How long should a communications plan be?
Length should be proportionate to complexity, not to the ambition of the planning process. A communications plan for a single product launch might be five to eight pages. A plan covering multiple markets, audiences, and channels over a twelve-month period might be longer. The test is whether the people who need to execute it can use it as a working reference. If it requires a presentation to explain, it is probably too long.
How do you measure the effectiveness of a communications plan?
Measurement should be defined before execution begins and should connect to the business objective, not just communications activity. Useful metrics include changes in brand search volume, media coverage volume and sentiment, website traffic from specific referral sources, and audience research tracking shifts in awareness or perception. What you measure should reflect what the plan was trying to change, not what is easiest to report.
Who should be involved in building a communications plan?
At minimum, the communications plan should involve whoever owns the business objective, whoever owns the audience relationship, and whoever will execute the plan. In practice this means a senior business stakeholder, the communications or PR lead, and representatives from the channels being used, whether that is social media, content, media relations, or paid media. Plans built without input from the people who will execute them consistently underestimate what execution actually requires.

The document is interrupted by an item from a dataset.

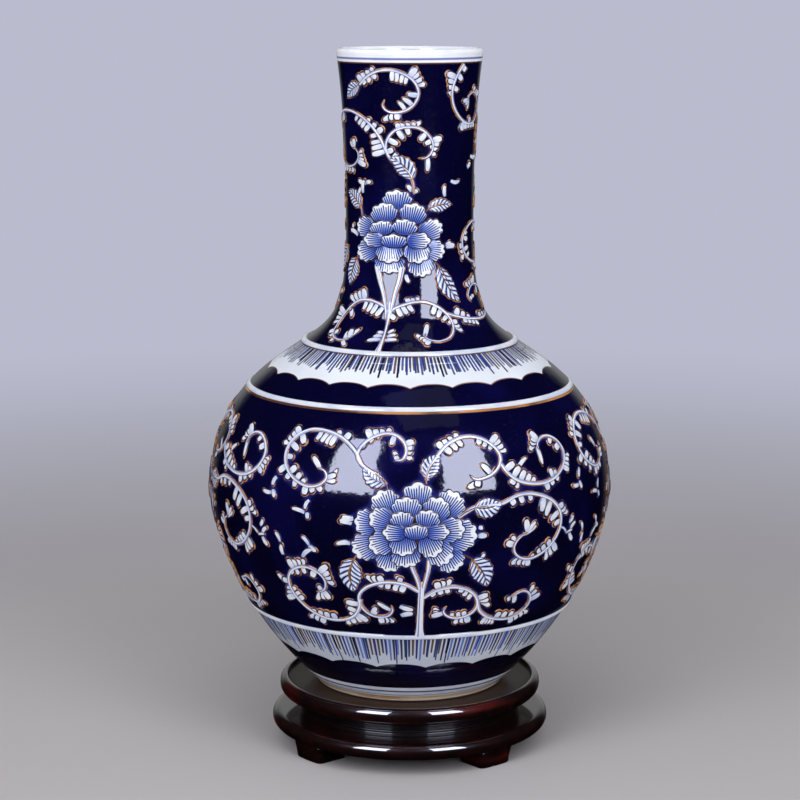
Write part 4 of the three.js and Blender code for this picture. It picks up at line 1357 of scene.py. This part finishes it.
FLOOR_HALF = 9
corners = [(x, y, 0) for x, y in ((-1, -1), (1, -1), (1, 1), (-1, 1))]
floor_mesh = bpy.data.meshes.new("studio_floor")
floor_mesh.from_pydata(np.array(corners) * FLOOR_HALF, [], [(0, 1, 2, 3)])
floor_mesh.materials.append(studio_floor())
floor = bpy.data.objects.new("studio_floor", floor_mesh)
floor.visible_glossy = False
bpy.context.scene.collection.objects.link(floor)


# %% Softboxes
LAMP_COLOURS = {"gloss": (0.745, 0.785, 1.0), "matt": (0.91, 0.925, 1.0)}


def softbox(name, azimuth, distance, low, high, width, watts, shines_on, tilt=0.0):
    """A rectangle that faces the vase's axis, tilted down. azimuth is from the front towards +X.

    One light makes the reflections and another, in the same place, the light on the matt parts, so that
    each has the strength it needs."""
    data = bpy.data.lights.new(name, "AREA")
    data.shape = "RECTANGLE"
    data.size, data.size_y, data.energy = width, high - low, watts
    data.color = LAMP_COLOURS[shines_on]
    light = bpy.data.objects.new(name, data)
    turn = np.radians(azimuth)
    light.location = (distance * np.sin(turn), -distance * np.cos(turn), (low + high) / 2)
    light.rotation_euler = (np.pi / 2 - np.radians(tilt), 0, turn)
    light.visible_diffuse, light.visible_glossy = shines_on == "matt", shines_on == "gloss"
    bpy.context.scene.collection.objects.link(light)
    print(f"{name}: {watts} W")


for side, azimuth in (("left", -32.3), ("right", 32.3)):
    softbox(f"softbox_{side}", azimuth, 1.5, 0.40, 1.80, 0.73, 38, "gloss")
    softbox(f"fill_{side}", azimuth, 1.5, 0.40, 1.80, 0.73, 17, "matt")
softbox("panel_above", 20.0, 0.55, 1.40, 2.40, 0.85, 0.5, "gloss", tilt=78.0)
softbox("fill_above", 0.0, 0.75, 1.05, 1.65, 0.8, 5.4, "matt", tilt=50.0)

# %% [markdown]
# ## The world
#
# What the glaze mirrors decides how deep it looks. One even world would veil it, so there are three: the
# camera sees the pale backdrop, matt surfaces get a soft ambient light, and the glaze sees the dark room
# in front of the vase and a lighter backdrop behind it, which only shows at its edges.

# %% World
AMBIENT = (0.42, 0.43, 0.46)
world = bpy.data.worlds.new("studio")
bpy.context.scene.world = world
world.use_nodes = True
sky = Nodes(world.node_tree, "Generated")
_, back, up = sky.parts(sky.place)
backdrop = sky.ramp(back, 0.80, 1.0) * 0.414 + 0.006
mirrored = backdrop * sky.fade(up, -0.25, 0.10, 0.12, 1.0)
path = sky.node("ShaderNodeLightPath").outputs
unseen = sky.mix(path["Is Glossy Ray"], AMBIENT, mirrored)
sky.plug(world.node_tree.nodes["Background"].inputs["Color"], sky.mix(path["Is Camera Ray"], unseen, PALE))
print(f"the world has {len(world.node_tree.nodes)} nodes")

# %% [markdown]
# ## The camera
#
# It stands two metres off, a little higher than the mouth, and looks down by ten degrees, so the stand's
# top and the far side of the rim both show. From there a long lens fills the picture with the vase.

# %% Camera
camera_data = bpy.data.cameras.new("camera")
camera = bpy.data.objects.new("camera", camera_data)
camera.location = (0, -2.035, 0.674)
camera.rotation_euler = (np.radians(90 - 10.25), 0, 0)
camera_data.lens, camera_data.sensor_width = 104.985, 36
camera_data.shift_x, camera_data.shift_y = -0.0121, 0.00225
bpy.context.scene.collection.objects.link(camera)
bpy.context.scene.camera = camera
bpy.context.scene.view_settings.view_transform = "Standard"
print(f"the camera has a {camera_data.lens:.0f} mm lens")

# %% [markdown]
# ## Pieces
#
# The pieces that were made, and their faces, are counted.

# %% Count the pieces and finish
print("pieces:", len(made), "faces:", sum(len(piece.data.polygons) for piece in made))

How often should a communications plan be updated?
A communications plan should be reviewed at least quarterly and revised whenever there is a material change in business context, audience behaviour, or channel performance. Annual plans that are treated as fixed commitments quickly become irrelevant. The operational elements, such as the content calendar and channel schedule, will need more frequent updates than the strategic elements, such as the core message and audience definition.